• _Aim of the task_: Select the lines below containing the word "from".

-- Entries supplied start --

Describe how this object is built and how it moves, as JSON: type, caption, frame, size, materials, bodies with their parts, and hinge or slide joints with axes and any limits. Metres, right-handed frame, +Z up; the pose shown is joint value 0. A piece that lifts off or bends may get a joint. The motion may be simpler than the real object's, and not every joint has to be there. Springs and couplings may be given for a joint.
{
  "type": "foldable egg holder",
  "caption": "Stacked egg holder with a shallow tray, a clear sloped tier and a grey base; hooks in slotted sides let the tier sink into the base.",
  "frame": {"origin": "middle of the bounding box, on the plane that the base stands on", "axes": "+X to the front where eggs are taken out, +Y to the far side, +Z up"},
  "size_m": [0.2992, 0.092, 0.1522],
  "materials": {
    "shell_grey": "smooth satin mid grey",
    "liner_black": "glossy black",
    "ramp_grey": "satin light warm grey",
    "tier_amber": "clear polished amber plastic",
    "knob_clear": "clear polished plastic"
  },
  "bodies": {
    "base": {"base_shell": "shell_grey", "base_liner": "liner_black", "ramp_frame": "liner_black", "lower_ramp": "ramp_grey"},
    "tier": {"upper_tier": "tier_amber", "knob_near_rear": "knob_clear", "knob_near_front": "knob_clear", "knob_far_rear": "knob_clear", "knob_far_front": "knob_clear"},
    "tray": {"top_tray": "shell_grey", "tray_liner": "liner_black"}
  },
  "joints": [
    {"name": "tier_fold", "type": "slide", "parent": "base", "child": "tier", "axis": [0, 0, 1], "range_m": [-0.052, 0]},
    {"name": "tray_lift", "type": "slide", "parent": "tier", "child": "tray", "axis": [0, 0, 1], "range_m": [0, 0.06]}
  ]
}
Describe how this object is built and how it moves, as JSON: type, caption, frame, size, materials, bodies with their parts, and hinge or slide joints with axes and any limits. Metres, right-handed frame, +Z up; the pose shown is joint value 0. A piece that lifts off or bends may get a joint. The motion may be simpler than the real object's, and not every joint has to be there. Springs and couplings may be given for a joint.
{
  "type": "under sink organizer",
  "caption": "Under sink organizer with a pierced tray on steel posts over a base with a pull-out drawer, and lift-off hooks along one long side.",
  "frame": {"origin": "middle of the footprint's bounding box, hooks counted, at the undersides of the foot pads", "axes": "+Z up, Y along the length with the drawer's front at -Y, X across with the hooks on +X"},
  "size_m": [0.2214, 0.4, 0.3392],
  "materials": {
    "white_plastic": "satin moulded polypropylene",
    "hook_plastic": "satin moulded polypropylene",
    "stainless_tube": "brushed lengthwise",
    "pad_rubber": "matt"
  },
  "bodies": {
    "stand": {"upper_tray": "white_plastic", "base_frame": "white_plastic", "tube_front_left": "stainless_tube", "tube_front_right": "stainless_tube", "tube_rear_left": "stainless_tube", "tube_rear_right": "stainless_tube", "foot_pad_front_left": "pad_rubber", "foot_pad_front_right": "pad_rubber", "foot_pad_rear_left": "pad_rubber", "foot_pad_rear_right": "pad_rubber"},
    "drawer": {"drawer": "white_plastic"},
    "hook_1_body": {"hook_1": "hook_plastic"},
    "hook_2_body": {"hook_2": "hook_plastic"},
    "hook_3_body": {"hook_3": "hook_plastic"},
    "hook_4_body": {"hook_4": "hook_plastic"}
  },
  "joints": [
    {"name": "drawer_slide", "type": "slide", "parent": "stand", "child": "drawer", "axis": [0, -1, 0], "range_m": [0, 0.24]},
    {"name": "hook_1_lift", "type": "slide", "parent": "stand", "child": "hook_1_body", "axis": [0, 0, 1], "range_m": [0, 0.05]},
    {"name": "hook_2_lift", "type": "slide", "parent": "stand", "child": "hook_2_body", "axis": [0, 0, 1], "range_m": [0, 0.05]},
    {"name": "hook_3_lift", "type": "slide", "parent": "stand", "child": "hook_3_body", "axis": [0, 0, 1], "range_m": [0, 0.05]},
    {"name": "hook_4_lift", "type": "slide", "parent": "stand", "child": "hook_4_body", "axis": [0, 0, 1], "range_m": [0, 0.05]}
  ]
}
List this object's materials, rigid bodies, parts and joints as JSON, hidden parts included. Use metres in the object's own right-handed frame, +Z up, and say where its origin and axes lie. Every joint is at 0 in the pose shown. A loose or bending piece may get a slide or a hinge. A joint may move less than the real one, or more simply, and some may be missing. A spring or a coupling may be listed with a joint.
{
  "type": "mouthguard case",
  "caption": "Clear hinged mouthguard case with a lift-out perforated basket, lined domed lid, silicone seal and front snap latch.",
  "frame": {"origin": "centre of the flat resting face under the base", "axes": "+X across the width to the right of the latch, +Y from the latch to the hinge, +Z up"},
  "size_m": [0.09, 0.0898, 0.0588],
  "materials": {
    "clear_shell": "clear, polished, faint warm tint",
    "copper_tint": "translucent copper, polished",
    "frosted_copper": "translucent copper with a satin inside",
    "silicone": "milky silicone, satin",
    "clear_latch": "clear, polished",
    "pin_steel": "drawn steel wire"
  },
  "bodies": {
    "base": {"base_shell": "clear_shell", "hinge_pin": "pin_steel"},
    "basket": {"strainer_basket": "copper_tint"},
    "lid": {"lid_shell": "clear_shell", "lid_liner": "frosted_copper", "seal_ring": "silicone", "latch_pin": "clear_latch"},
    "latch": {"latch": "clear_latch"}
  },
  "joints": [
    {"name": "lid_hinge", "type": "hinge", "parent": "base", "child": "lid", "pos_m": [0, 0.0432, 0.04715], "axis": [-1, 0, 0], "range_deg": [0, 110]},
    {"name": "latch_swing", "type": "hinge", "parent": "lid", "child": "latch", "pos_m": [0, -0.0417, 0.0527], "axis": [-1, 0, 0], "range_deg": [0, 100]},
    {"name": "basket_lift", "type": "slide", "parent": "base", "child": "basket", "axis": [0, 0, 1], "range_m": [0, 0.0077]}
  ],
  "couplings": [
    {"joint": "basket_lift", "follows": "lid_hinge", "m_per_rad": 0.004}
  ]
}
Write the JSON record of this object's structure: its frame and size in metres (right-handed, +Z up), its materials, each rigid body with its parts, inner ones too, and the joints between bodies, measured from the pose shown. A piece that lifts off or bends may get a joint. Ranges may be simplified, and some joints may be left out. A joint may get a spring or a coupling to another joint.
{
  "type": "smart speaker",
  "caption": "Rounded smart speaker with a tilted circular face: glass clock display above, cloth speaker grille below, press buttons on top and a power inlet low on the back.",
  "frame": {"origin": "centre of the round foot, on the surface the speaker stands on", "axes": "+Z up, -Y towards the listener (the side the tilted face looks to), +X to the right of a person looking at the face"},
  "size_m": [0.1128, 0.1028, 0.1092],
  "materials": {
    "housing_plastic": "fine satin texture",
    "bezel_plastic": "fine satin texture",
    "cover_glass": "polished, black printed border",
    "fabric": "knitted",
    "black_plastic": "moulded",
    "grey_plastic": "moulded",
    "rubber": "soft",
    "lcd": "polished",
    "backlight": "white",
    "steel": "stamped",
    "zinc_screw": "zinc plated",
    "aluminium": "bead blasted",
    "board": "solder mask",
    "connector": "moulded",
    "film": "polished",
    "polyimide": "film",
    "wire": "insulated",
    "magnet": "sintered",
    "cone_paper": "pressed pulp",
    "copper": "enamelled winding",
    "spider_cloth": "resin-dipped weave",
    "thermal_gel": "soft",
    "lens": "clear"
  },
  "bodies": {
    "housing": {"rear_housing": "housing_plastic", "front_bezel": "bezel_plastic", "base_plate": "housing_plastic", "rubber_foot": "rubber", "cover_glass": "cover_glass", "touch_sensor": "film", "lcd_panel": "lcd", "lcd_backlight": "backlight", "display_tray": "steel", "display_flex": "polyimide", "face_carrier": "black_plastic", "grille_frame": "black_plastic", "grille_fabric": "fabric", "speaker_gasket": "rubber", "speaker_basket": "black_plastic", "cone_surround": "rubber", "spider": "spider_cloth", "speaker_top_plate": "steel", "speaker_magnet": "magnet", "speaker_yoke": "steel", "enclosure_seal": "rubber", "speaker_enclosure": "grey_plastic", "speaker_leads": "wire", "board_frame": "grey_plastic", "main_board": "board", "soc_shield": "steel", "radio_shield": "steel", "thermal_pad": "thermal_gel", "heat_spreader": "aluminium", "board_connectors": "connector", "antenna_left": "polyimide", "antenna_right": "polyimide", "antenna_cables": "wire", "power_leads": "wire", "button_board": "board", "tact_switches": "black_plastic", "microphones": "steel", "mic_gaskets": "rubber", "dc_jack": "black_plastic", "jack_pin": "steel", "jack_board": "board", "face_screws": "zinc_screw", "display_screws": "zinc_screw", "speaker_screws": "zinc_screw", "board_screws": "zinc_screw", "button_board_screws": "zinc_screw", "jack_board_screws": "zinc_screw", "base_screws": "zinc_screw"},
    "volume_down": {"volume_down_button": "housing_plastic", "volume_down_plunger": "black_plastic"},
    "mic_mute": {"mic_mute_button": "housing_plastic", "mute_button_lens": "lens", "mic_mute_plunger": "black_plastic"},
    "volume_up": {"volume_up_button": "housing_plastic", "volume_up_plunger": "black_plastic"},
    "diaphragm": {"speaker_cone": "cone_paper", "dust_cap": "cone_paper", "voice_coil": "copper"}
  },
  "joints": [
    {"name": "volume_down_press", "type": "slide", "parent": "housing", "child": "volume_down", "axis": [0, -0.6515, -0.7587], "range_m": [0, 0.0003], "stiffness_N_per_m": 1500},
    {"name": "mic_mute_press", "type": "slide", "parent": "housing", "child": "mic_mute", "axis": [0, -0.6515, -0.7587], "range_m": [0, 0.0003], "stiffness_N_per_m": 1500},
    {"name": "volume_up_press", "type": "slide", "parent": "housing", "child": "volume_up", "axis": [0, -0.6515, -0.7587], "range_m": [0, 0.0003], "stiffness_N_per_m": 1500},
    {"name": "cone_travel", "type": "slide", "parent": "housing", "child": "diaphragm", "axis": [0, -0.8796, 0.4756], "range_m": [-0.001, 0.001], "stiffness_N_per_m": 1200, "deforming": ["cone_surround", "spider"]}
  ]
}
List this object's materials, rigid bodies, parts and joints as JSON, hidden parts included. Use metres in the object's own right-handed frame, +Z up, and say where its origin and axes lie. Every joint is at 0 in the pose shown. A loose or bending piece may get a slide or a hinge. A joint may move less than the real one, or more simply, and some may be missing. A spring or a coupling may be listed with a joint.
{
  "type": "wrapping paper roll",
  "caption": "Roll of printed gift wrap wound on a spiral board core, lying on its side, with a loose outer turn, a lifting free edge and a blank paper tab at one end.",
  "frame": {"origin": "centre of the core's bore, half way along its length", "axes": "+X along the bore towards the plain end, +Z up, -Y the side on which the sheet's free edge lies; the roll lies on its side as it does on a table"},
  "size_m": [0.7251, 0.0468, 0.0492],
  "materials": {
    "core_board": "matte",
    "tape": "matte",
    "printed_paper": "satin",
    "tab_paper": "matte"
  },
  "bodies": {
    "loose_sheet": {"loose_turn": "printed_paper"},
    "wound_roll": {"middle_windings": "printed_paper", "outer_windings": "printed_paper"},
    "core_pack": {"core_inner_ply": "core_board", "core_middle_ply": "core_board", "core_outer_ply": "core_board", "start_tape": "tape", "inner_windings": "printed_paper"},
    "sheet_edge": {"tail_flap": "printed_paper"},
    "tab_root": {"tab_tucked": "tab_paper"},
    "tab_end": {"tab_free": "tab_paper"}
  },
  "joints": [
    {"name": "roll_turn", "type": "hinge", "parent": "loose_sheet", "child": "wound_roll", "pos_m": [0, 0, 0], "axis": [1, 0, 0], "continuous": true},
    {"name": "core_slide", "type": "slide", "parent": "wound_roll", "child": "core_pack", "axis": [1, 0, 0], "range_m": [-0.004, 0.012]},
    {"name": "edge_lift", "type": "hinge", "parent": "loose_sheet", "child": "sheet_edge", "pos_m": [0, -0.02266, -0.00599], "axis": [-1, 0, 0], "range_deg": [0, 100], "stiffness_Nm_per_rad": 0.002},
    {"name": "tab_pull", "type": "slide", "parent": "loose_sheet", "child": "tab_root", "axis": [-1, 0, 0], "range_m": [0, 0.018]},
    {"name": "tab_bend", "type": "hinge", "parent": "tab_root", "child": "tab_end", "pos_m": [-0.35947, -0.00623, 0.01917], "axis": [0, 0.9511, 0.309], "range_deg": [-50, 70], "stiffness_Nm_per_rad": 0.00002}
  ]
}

-- Entries supplied end --

• _Solution for this problem_:
  "frame": {"origin": "centre of the flat resting face under the base", "axes": "+X across the width to the right of the latch, +Y from the latch to the hinge, +Z up"},
Write the JSON record of this object's structure: its frame and size in metres (right-handed, +Z up), its materials, each rigid body with its parts, inner ones too, and the joints between bodies, measured from the pose shown. A piece that lifts off or bends may get a joint. Ranges may be simplified, and some joints may be left out. A joint may get a spring or a coupling to another joint.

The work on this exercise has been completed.